=== SOURCE DATA ===
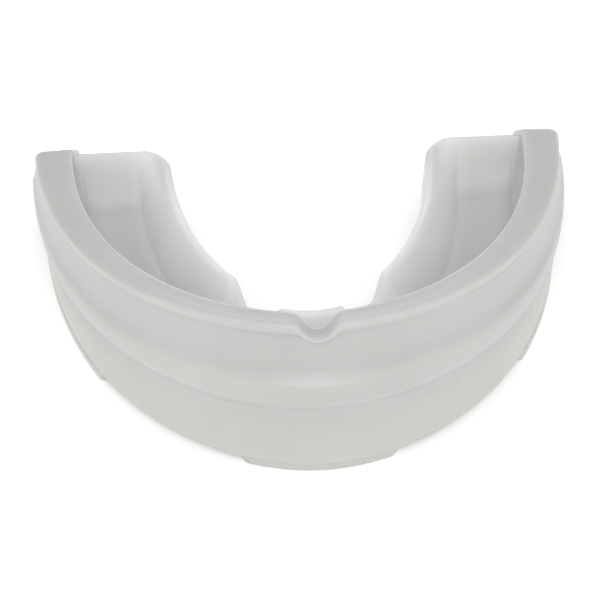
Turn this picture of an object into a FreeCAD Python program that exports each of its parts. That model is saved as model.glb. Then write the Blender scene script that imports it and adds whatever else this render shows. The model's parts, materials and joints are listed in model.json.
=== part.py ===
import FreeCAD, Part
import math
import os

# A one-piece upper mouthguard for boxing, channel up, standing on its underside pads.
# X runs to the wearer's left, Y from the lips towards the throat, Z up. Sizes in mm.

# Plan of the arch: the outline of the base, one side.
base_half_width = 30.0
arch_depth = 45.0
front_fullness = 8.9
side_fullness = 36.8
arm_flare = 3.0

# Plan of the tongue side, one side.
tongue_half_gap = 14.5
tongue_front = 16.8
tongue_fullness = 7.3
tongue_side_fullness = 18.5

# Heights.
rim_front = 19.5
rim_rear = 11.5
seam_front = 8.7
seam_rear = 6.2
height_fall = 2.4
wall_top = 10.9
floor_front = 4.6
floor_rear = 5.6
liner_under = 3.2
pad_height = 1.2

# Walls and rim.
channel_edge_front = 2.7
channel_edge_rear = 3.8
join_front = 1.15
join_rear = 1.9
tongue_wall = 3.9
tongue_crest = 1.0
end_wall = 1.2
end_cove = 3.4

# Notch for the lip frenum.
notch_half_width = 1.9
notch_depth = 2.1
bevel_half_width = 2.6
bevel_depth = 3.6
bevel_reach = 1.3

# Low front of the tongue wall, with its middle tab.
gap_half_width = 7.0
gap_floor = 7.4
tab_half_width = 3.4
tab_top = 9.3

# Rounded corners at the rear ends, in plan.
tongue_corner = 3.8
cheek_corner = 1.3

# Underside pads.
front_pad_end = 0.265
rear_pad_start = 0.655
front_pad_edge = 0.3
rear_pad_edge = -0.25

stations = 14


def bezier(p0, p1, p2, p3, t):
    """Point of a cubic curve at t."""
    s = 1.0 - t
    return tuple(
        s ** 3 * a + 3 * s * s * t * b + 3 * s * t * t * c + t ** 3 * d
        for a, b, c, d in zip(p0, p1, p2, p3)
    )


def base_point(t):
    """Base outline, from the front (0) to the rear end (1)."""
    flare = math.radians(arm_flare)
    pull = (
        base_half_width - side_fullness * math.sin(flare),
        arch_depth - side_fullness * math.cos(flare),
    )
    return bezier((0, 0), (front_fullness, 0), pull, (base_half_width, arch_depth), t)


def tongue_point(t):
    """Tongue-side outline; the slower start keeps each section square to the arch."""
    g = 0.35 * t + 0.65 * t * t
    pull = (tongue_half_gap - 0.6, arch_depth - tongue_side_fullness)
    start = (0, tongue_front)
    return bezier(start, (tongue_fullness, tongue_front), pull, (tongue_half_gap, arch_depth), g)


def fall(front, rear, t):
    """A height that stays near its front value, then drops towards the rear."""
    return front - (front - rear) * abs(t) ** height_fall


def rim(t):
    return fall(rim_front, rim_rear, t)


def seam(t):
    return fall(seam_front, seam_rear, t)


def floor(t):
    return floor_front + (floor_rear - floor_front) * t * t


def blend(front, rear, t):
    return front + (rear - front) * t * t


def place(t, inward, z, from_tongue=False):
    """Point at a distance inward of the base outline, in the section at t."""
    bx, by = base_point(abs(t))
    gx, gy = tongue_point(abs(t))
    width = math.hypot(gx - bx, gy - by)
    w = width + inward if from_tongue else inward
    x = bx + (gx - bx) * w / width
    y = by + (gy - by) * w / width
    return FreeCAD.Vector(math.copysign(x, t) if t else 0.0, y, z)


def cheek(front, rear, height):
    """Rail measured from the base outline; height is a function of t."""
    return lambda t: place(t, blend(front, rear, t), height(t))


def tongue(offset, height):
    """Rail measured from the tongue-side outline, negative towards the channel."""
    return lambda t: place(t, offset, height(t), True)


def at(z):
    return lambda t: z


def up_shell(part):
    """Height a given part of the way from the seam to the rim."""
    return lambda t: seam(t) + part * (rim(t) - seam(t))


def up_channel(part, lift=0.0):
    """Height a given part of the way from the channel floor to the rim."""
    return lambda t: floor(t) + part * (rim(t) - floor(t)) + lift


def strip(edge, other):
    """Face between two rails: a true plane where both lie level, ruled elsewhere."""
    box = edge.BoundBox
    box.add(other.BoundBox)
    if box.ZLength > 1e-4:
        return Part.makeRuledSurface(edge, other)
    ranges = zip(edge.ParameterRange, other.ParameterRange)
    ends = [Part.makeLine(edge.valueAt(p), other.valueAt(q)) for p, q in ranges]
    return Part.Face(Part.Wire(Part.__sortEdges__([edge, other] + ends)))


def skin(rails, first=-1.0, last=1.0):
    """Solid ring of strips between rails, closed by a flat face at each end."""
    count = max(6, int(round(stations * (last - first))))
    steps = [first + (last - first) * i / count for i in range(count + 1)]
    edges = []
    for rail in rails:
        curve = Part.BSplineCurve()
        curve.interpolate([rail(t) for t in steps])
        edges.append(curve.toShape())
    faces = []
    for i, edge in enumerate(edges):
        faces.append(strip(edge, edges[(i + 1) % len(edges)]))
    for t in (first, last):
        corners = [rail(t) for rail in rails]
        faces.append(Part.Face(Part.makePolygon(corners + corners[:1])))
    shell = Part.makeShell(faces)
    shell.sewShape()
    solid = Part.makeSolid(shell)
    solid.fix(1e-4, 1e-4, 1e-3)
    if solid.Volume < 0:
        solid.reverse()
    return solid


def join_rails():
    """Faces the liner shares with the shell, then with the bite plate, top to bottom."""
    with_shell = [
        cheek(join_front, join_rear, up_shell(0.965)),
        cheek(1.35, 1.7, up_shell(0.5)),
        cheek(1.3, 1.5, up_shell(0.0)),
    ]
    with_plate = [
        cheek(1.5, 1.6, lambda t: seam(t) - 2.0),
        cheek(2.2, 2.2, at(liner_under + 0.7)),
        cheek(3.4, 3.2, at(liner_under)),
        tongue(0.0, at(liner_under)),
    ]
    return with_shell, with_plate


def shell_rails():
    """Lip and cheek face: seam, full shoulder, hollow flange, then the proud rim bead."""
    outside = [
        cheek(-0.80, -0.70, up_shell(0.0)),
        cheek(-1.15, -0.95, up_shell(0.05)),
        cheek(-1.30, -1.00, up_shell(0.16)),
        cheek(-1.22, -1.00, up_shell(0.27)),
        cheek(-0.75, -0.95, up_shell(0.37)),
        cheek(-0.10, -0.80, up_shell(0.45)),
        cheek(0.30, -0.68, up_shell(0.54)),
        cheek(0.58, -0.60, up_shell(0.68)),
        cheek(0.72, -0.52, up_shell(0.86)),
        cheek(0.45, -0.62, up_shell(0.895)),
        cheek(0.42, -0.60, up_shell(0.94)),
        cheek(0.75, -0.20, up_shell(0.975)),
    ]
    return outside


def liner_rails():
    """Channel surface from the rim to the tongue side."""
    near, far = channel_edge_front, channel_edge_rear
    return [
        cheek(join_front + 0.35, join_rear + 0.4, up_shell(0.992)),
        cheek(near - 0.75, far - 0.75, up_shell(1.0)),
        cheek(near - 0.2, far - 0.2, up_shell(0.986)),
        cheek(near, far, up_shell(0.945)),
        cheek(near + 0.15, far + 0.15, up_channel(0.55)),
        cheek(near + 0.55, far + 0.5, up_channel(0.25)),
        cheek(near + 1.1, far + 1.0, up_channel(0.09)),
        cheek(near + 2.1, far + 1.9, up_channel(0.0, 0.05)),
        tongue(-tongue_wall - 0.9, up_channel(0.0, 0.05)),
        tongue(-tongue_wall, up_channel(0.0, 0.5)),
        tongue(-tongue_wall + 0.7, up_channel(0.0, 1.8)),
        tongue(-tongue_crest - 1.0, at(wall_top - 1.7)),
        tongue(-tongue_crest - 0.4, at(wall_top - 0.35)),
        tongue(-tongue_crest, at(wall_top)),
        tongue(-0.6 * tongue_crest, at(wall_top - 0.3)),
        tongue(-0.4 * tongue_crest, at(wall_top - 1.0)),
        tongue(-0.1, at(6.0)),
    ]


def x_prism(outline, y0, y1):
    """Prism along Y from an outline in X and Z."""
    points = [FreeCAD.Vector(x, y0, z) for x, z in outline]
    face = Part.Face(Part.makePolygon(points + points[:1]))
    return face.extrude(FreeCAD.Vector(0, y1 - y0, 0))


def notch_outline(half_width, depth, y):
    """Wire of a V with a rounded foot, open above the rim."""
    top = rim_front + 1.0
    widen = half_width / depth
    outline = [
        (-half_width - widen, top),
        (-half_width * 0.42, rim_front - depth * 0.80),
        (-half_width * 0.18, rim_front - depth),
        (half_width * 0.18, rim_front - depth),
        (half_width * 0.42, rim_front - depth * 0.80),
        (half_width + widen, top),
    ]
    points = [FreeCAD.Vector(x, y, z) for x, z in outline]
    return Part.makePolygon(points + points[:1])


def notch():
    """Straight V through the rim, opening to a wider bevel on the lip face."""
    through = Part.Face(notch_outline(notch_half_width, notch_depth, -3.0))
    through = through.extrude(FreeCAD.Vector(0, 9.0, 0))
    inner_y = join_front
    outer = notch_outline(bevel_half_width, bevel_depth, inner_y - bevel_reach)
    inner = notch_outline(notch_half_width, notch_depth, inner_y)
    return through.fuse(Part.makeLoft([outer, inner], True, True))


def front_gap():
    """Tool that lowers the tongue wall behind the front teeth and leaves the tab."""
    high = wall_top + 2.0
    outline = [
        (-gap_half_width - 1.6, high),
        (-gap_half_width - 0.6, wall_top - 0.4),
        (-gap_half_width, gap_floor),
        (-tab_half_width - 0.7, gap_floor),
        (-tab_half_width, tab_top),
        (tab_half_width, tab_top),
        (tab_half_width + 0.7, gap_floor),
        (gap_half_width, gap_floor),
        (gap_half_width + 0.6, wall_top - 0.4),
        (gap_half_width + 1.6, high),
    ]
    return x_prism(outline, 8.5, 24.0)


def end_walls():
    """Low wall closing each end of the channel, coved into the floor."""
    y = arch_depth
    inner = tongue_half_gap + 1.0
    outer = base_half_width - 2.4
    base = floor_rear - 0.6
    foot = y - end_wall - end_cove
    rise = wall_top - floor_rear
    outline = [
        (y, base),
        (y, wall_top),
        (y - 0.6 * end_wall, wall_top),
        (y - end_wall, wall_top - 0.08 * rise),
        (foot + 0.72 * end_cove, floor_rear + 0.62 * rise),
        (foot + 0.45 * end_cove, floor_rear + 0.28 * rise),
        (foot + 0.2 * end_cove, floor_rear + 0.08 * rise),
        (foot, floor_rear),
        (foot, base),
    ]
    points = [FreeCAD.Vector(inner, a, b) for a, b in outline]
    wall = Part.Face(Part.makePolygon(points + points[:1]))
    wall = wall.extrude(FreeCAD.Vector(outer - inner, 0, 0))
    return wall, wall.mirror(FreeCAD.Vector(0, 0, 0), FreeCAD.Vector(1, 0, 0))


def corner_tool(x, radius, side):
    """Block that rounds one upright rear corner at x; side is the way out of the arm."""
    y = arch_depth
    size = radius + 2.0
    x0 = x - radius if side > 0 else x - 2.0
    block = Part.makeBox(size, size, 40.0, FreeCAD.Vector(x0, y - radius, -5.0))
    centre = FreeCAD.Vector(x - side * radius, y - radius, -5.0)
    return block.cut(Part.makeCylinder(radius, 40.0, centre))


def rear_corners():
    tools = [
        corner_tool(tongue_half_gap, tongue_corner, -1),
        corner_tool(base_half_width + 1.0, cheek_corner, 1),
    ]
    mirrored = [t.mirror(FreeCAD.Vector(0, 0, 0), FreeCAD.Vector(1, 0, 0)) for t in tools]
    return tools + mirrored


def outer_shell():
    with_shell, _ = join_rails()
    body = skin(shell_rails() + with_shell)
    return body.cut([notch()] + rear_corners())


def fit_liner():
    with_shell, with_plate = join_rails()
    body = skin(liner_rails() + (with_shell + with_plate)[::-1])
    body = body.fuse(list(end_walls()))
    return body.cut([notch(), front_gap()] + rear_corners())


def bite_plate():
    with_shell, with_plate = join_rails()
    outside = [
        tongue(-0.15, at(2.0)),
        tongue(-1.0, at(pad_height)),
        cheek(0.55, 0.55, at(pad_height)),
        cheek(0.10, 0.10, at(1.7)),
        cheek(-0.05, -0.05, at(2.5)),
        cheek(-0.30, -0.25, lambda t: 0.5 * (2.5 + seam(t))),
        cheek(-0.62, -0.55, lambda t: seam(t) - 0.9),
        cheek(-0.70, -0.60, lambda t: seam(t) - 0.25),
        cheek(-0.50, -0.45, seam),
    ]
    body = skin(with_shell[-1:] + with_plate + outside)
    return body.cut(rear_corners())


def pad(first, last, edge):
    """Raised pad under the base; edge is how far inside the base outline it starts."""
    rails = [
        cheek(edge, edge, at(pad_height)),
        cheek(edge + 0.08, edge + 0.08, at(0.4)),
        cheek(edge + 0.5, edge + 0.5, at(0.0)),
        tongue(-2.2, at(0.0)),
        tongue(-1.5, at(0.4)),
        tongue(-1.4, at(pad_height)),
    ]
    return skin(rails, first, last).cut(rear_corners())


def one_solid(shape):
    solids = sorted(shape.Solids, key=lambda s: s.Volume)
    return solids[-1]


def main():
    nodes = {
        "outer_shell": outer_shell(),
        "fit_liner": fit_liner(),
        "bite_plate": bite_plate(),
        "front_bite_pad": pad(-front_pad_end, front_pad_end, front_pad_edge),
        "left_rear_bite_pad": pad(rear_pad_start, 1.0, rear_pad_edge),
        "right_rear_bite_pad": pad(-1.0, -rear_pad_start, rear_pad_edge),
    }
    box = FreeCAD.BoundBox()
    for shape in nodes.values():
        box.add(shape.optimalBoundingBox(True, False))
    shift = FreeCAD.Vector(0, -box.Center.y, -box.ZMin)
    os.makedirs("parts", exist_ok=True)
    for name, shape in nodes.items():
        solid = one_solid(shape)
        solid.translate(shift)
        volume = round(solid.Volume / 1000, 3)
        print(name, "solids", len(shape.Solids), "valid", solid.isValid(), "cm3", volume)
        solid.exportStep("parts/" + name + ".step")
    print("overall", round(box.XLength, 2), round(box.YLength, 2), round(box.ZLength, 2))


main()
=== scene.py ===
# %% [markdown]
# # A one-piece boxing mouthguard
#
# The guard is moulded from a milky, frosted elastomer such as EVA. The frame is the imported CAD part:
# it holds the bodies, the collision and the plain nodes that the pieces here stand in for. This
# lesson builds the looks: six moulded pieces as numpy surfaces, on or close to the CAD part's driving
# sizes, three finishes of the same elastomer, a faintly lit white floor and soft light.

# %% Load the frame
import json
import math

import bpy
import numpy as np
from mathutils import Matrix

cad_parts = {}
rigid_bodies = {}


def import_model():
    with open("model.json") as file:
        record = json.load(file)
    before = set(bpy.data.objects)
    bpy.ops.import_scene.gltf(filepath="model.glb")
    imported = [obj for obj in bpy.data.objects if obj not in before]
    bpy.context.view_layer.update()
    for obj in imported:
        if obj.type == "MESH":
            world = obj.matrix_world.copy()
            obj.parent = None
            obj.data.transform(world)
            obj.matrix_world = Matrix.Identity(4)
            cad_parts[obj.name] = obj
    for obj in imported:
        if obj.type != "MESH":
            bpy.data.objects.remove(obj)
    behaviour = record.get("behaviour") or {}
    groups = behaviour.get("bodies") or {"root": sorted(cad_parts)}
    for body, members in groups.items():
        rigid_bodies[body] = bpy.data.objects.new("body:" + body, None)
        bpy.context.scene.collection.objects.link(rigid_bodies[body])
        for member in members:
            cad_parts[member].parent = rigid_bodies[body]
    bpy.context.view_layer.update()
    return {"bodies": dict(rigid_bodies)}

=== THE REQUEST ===
Go through the material above and output exactly the lines from the one containing "volume = round(solid.Volume" through the one containing "# sizes, three".

=== SOLUTION ===
        volume = round(solid.Volume / 1000, 3)
        print(name, "solids", len(shape.Solids), "valid", solid.isValid(), "cm3", volume)
        solid.exportStep("parts/" + name + ".step")
    print("overall", round(box.XLength, 2), round(box.YLength, 2), round(box.ZLength, 2))


main()
=== scene.py ===
# %% [markdown]
# # A one-piece boxing mouthguard
#
# The guard is moulded from a milky, frosted elastomer such as EVA. The frame is the imported CAD part:
# it holds the bodies, the collision and the plain nodes that the pieces here stand in for. This
# lesson builds the looks: six moulded pieces as numpy surfaces, on or close to the CAD part's driving
# sizes, three finishes of the same elastomer, a faintly lit white floor and soft light.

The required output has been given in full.